I've got the idea. There's probably one minute to go on this call, but are you using rail at all?
Are we using rail to move crudes? Paul Sankey - Deutsche Bank AG: Yes.
Yes, I believe we're moving some of our Bakken crude out by rail.
And next we'll go to John Herrlin of Societe Generale. John Herrlin - Societe Generale Cross Asset Research: Your international exploration expense was about $0.5 billion higher than normal. Could you attribute it to projects? Or were you spending more on seismic? What was going on there internationally?
If you look internationally at the exploration expense, the driver there for the increase, we had some dry hole expense in the Philippines and also in Vietnam in the quarter. John Herrlin - Societe Generale Cross Asset Research: Okay. You gave the one piece for your unconventional reserve adds to -- or 3P at $0.28. What about 1P for the unconventional, for proven?
I don't have a number just for the proven. The way we look at this, really, is how much acreage are we getting and what are we paying for it? And then as we look at that total resource base that's out there, what are we getting? And how much were we paying for that? And annually, as we always do and we'll do that in February, we'll do a more robust reserves reporting of the proved as well as the unproved. The real purpose of the chart today was just kind of to step back at the one year post merger mark and kind of give you folks an update on the progress we've made in just a short year in terms of leveraging what we got at the merger and really showing the advantages that we're getting now in the resource base and also, tell you from a transition standpoint things continue to go very well. Attrition remains low. Management team is still in place, and the organization is working hard on the opportunities they had at the time of the merger and then all the opportunities that we've added over the last 12 months. So when you think strategically about the acquisition and the objectives we laid out at the time, we talked about the merger. Those objectives are being met, and we're very pleased with the progress and very excited about the future. John Herrlin - Societe Generale Cross Asset Research: Okay. Two more. You mentioned the attrition rate. What is low percentage-wise?
We're not quoting percentage. It’s equivalent to what it's been prior to the merger, the same rates kind of that people have had before. It's fairly low. But again, I think the important thing for us is 13 months after the merger, it's remaining low, and it's -- it just hasn't been an issue for us. John Herrlin - Societe Generale Cross Asset Research: Okay. With the Phillips acquisition, are you capitalizing most of that?
Yes, we'll be capitalizing that acquisition. John Herrlin - Societe Generale Cross Asset Research: Okay. Last one for me. As you get more unconventional, as you start losing things like West African output, I think a lot of people have been getting around the question of maybe you're losing higher-margin barrels, and you're going to more cost-intensive type activities on a unit basis. Should we assume that your operating cost Upstream are going to start to increase a little bit?

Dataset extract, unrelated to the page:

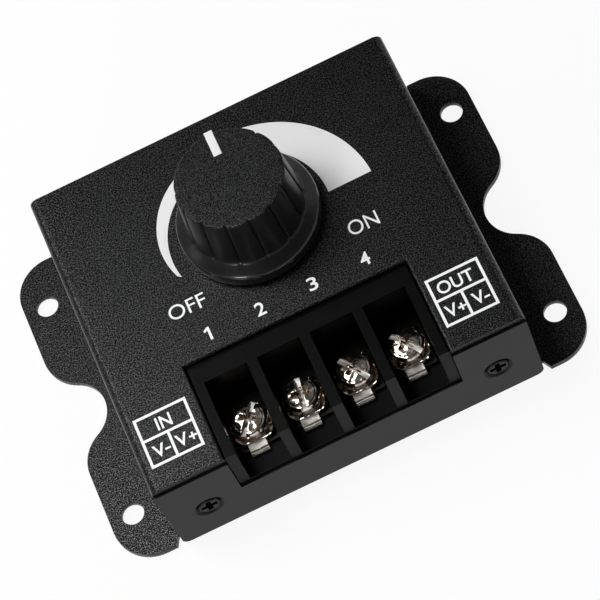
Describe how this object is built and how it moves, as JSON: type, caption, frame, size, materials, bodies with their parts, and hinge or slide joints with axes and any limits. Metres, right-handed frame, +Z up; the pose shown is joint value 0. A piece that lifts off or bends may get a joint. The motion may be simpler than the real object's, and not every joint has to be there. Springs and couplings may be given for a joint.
{
  "type": "led strip dimmer",
  "caption": "Rotary dimmer for LED strip in a folded black metal case with mounting ears, a fluted skirted knob and a recessed row of screw terminals.",
  "frame": {"origin": "middle of the footprint, on the mounting plane under the ears and the tray", "axes": "+X to the output side, along the longest side; +Y from the terminals to the knob; +Z up out of the cover, along the knob's axis"},
  "size_m": [0.0868, 0.0618, 0.036],
  "materials": {
    "case_coat": "fine-grain black powder coat",
    "panel_coat": "satin black coat",
    "black_steel": "black plated",
    "block_plastic": "moulded satin black",
    "nickel": "bright nickel plate",
    "board_laminate": "green solder mask",
    "zinc_steel": "zinc plated",
    "insulating_film": "translucent film",
    "track_laminate": "brown laminate",
    "wiper_plastic": "natural plastic",
    "tinned_copper": "tinned",
    "knob_plastic": "moulded black with a textured top",
    "pointer_white": "white inlay",
    "epoxy": "black moulding compound",
    "spreader_aluminium": "mill finish",
    "capacitor_sleeve": "shrink sleeve",
    "film_case": "dipped epoxy",
    "resistor_ceramic": "ceramic with black glaze"
  },
  "bodies": {
    "case": {"base_tray": "panel_coat", "board_screws": "zinc_steel", "board_standoffs": "zinc_steel", "capacitor_leads": "tinned_copper", "chip_leads": "tinned_copper", "chip_resistors": "resistor_ceramic", "circuit_board": "board_laminate", "cover_shell": "case_coat", "driver_chip": "epoxy", "film_capacitor": "film_case", "film_capacitor_leads": "tinned_copper", "filter_capacitors": "capacitor_sleeve", "front_case_screws": "black_steel", "heat_spreader": "spreader_aluminium", "insulating_sheet": "insulating_film", "pot_front_plate": "zinc_steel", "pot_housing": "zinc_steel", "pot_lugs": "tinned_copper", "pot_nut": "nickel", "pot_track": "track_laminate", "pot_washer": "zinc_steel", "rear_case_screws": "black_steel", "regulator_leads": "tinned_copper", "terminal_block": "block_plastic", "terminal_contacts": "nickel", "transistor_bodies": "epoxy", "transistor_leads": "tinned_copper", "transistor_nuts": "zinc_steel", "transistor_screws": "zinc_steel", "transistor_tabs": "tinned_copper", "voltage_regulator": "epoxy"},
    "knob_assembly": {"knob": "knob_plastic", "knob_pointer": "pointer_white", "pot_shaft": "zinc_steel", "pot_wiper": "wiper_plastic"},
    "clamp_1": {"clamp_washer_1": "nickel"},
    "screw_1": {"terminal_screw_1": "nickel"},
    "clamp_2": {"clamp_washer_2": "nickel"},
    "screw_2": {"terminal_screw_2": "nickel"},
    "clamp_3": {"clamp_washer_3": "nickel"},
    "screw_3": {"terminal_screw_3": "nickel"},
    "clamp_4": {"clamp_washer_4": "nickel"},
    "screw_4": {"terminal_screw_4": "nickel"}
  },
  "joints": [
    {"name": "knob_turn", "type": "hinge", "parent": "case", "child": "knob_assembly", "pos_m": [0, 0.0077, 0.0207], "axis": [0, 0, 1], "range_deg": [-140, 140]},
    {"name": "clamp_1_lift", "type": "slide", "parent": "case", "child": "clamp_1", "axis": [0, 0, 1], "range_m": [0, 0.0024]},
    {"name": "terminal_screw_1_turn", "type": "hinge", "parent": "clamp_1", "child": "screw_1", "pos_m": [-0.01425, -0.0222, 0.0124], "axis": [0, 0, 1], "range_deg": [0, 1440]},
    {"name": "clamp_2_lift", "type": "slide", "parent": "case", "child": "clamp_2", "axis": [0, 0, 1], "range_m": [0, 0.0024]},
    {"name": "terminal_screw_2_turn", "type": "hinge", "parent": "clamp_2", "child": "screw_2", "pos_m": [-0.00475, -0.0222, 0.0124], "axis": [0, 0, 1], "range_deg": [0, 1440]},
    {"name": "clamp_3_lift", "type": "slide", "parent": "case", "child": "clamp_3", "axis": [0, 0, 1], "range_m": [0, 0.0024]},
    {"name": "terminal_screw_3_turn", "type": "hinge", "parent": "clamp_3", "child": "screw_3", "pos_m": [0.00475, -0.0222, 0.0124], "axis": [0, 0, 1], "range_deg": [0, 1440]},
    {"name": "clamp_4_lift", "type": "slide", "parent": "case", "child": "clamp_4", "axis": [0, 0, 1], "range_m": [0, 0.0024]},
    {"name": "terminal_screw_4_turn", "type": "hinge", "parent": "clamp_4", "child": "screw_4", "pos_m": [0.01425, -0.0222, 0.0124], "axis": [0, 0, 1], "range_deg": [0, 1440]}
  ],
  "couplings": [
    {"joint": "terminal_screw_1_turn", "follows": "clamp_1_lift", "rad_per_m": 10472},
    {"joint": "terminal_screw_2_turn", "follows": "clamp_2_lift", "rad_per_m": 10472},
    {"joint": "terminal_screw_3_turn", "follows": "clamp_3_lift", "rad_per_m": 10472},
    {"joint": "terminal_screw_4_turn", "follows": "clamp_4_lift", "rad_per_m": 10472}
  ]
}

When you look across our portfolio and the diversity, both from a resource standpoint as well as a geographic standpoint, at any given time, depending on how we're bringing those volumes onstream, you might see upturns and downturns in both profitability and unit cost. A lot of these things come on in big chunks. Obviously, bringing Qatar on over the last few years had an impact. We've talked about the impact Kearl will have in some of the other major projects. So I wouldn't want to make an overall judgment as to what to expect going forward. I mean, in quarter-to-quarter, of course, as we saw this quarter, you do you see impacts of things like exploration expense. [indiscernible] Going forward, [indiscernible] one way or the other.

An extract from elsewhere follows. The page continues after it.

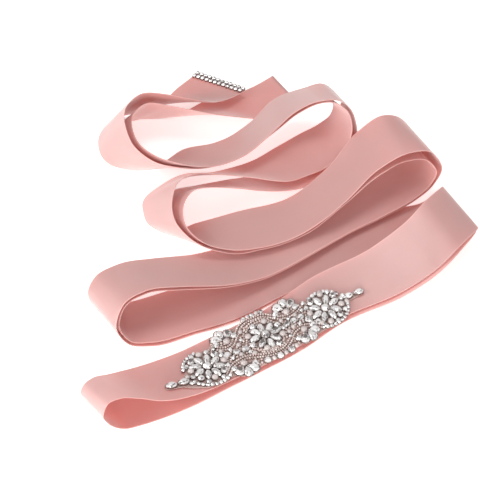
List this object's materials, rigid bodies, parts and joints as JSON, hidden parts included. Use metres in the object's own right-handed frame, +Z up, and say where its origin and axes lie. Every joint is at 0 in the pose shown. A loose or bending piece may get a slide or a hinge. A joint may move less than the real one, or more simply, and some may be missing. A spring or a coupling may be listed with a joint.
{
  "type": "bridal belt",
  "caption": "Satin ribbon sash laid down in loose loops, two halves together, with a stiff beaded applique at its middle and a stone bar across a sewn end.",
  "frame": {"origin": "middle of the belt's box, on the surface it lies on", "axes": "+Z up, -Y the side with the applique, +X to the right when looking along +Y"},
  "size_m": [0.256, 0.3384, 0.0484],
  "materials": {
    "satin": "double-faced satin, soft sheen",
    "net": "stiffened net",
    "stones": "cut stones and pearls in claw settings"
  },
  "bodies": {
    "root": {"upper_front_pass": "satin", "upper_second_pass": "satin", "upper_third_pass": "satin", "upper_fourth_pass": "satin", "upper_fifth_pass": "satin", "upper_sixth_pass": "satin", "upper_end_pass": "satin", "under_front_pass": "satin", "under_second_pass": "satin", "under_third_pass": "satin", "under_fourth_pass": "satin", "under_fifth_pass": "satin", "under_sixth_pass": "satin", "under_end_pass": "satin", "applique_backing": "net", "medallion_left": "stones", "medallion_middle": "stones", "medallion_right": "stones", "cluster_upper_left": "stones", "cluster_upper_right": "stones", "cluster_lower_left": "stones", "cluster_lower_right": "stones", "tip_left": "stones", "tip_right": "stones", "end_bar": "stones"}
  },
  "joints": []
}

And we'll go to Pavel Molchanov at Raymond James. Pavel Molchanov - Raymond James & Associates, Inc.: I'll squeeze this one in. Since the last call, we've seen yet another one of your peer companies split into upstream and downstream halves. And of course, we've seen others gradually divesting refineries. Exxon's been kind of absent from that process. Just wanted to get your thoughts on that industry dynamic.
Well, I really can't speak for some of our competitors and what they're doing with their business plans. Clearly, when we look at our Downstream business and the tremendous value we generate with integration with the Chemicals business and how that whole portfolio is generating the types of earnings and the types of returns that you've seen them generate over the last couple of years, every time we look at this, we conclude that our integrated model combined with our global functional organization just delivers what we've referred to in the past as a "sum of the parts plus" kind of valuation. And so for ExxonMobil, as long as we can continue to maintain that advantage and in fact, increase it through technology advances in some of the investments we're making, I think you'll see, over time, that model will continue to work for us. Now if it's broken for others or others don't see the same kind of advantage that we do, it's not surprising that you might see some different approaches, but I wouldn't classify it as lagging some of the others. I'd really view it as just continuing to take advantage of the unique situation we have and the competitive advantages we get out of that and continue to exploit it. Okay. Thank you all very much.
And that does conclude today's conference. Again, thank you for your participation.